First, test get_filter_context directly:
query = "what is apple's revenue in 2025?"
filter_context = rag.get_filter_context(query=query)
print(filter_context)
## RAGWire Filter Context
### Available Metadata Fields and Stored Values
- **company_name**: ['alphabet inc.', 'apple inc.', 'amazon.com inc.']
- **doc_type**: ['10-k']
- **fiscal_year**: [2024, 2025]
- **fiscal_quarter**: ['null']
### Extracted Filters from Query
- **company_name**: `apple inc.`
- **fiscal_year**: `2025`
### Instructions
1. Review the extracted filters above.
2. If an extracted value does not match or closely relate to any stored value, adjust or drop that filter.
3. If the query has no clear metadata intent, pass an empty dict `{}` as filters.
4. Pass the final filters dict to the retrieval tool as `filters=`.
Define both tools and create the filter-aware agent:
@tool
def get_filter_context(query: str) -> str:
"""Get available metadata fields, stored values, and filter suggestions for a query.
Call this before search_documents when the query involves a specific company,
year, or document type. Skip for purely semantic queries.
"""
return rag.get_filter_context(query)
@tool
def search_documents(query: str, filters=None):
"""Search the document knowledge base for relevant information.
Args:
query: The search query
filters: Optional metadata filters from get_filter_context.
"""
results = rag.retrieve(query=query, filters=filters)
if not results:
return "No relevant information is found!"
else:
return results
agent = create_agent(
model=ChatOllama(model='qwen3.5:9b'),
tools=[get_filter_context, search_documents],
system_prompt=(
"You are a helpful financial document assistant. "
"For complex questions, break them down into simple sub-questions. "
"Always use search_documents to retrieve information — never answer from general knowledge. "
"Use get_filter_context before search_documents when the query involves specific metadata. "
"Always cite the source document in your answer."
),
checkpointer=InMemorySaver(),
)
Interactive Q&A Loop
Put it all together — the filter-aware agent in a conversational loop with persistent memory:
config = {"configurable": {"thread_id": "demo"}}
print("\nRAG Agent ready.

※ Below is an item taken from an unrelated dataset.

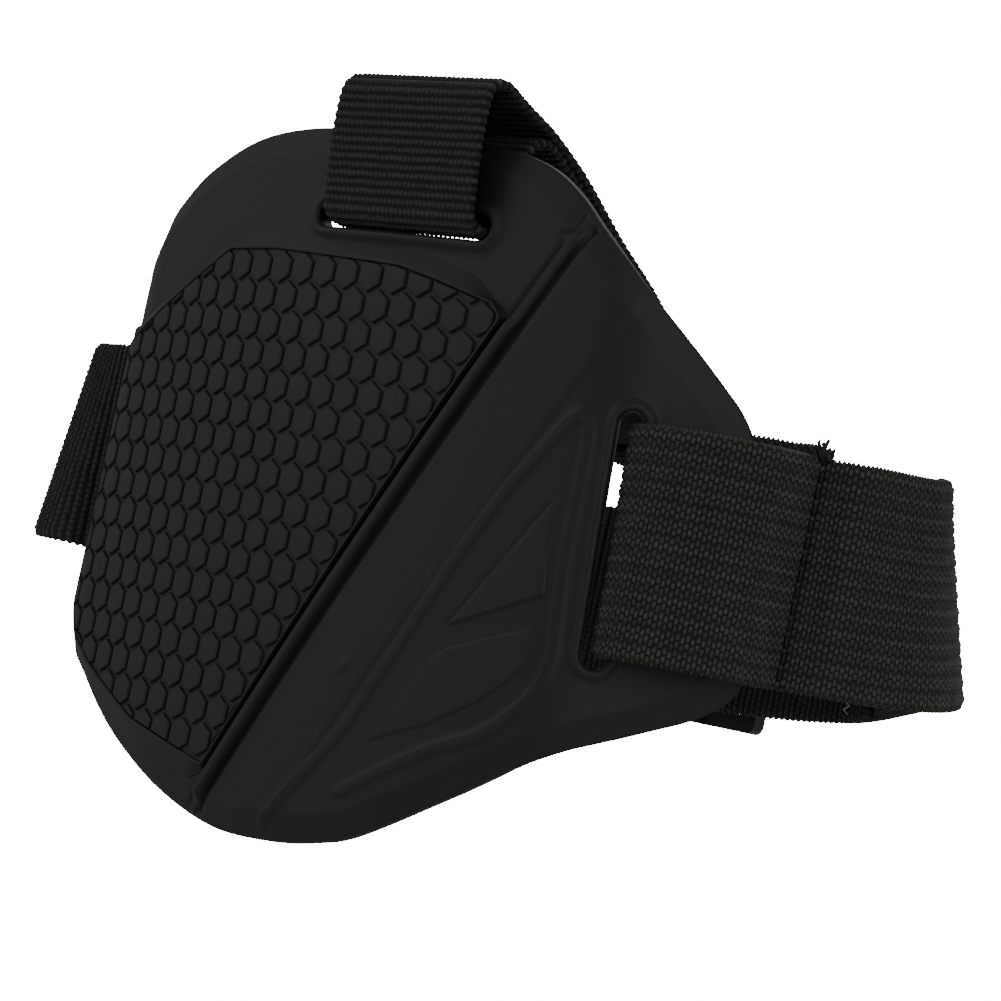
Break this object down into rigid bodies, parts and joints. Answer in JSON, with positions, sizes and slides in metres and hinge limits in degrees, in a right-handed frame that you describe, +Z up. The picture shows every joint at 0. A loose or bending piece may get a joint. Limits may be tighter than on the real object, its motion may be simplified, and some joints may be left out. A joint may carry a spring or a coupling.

Type 'quit' to exit.\n")
while True:
question = input("You: ").strip()
if question.lower() in ("quit", "exit", "q"):
break
if not question:
continue
response = agent.invoke(
{"messages": [HumanMessage(question)]},
config=config,
)
print(f"\nAgent: {response['messages'][-1].content}\n")
The agent uses get_filter_context to discover available companies and years, then passes the appropriate filters to search_documents for precise retrieval. Conversational memory via InMemorySaver keeps context across turns within the same thread_id.
Important
The thread_id in the config controls memory isolation. Use a unique thread_id per conversation to keep sessions independent.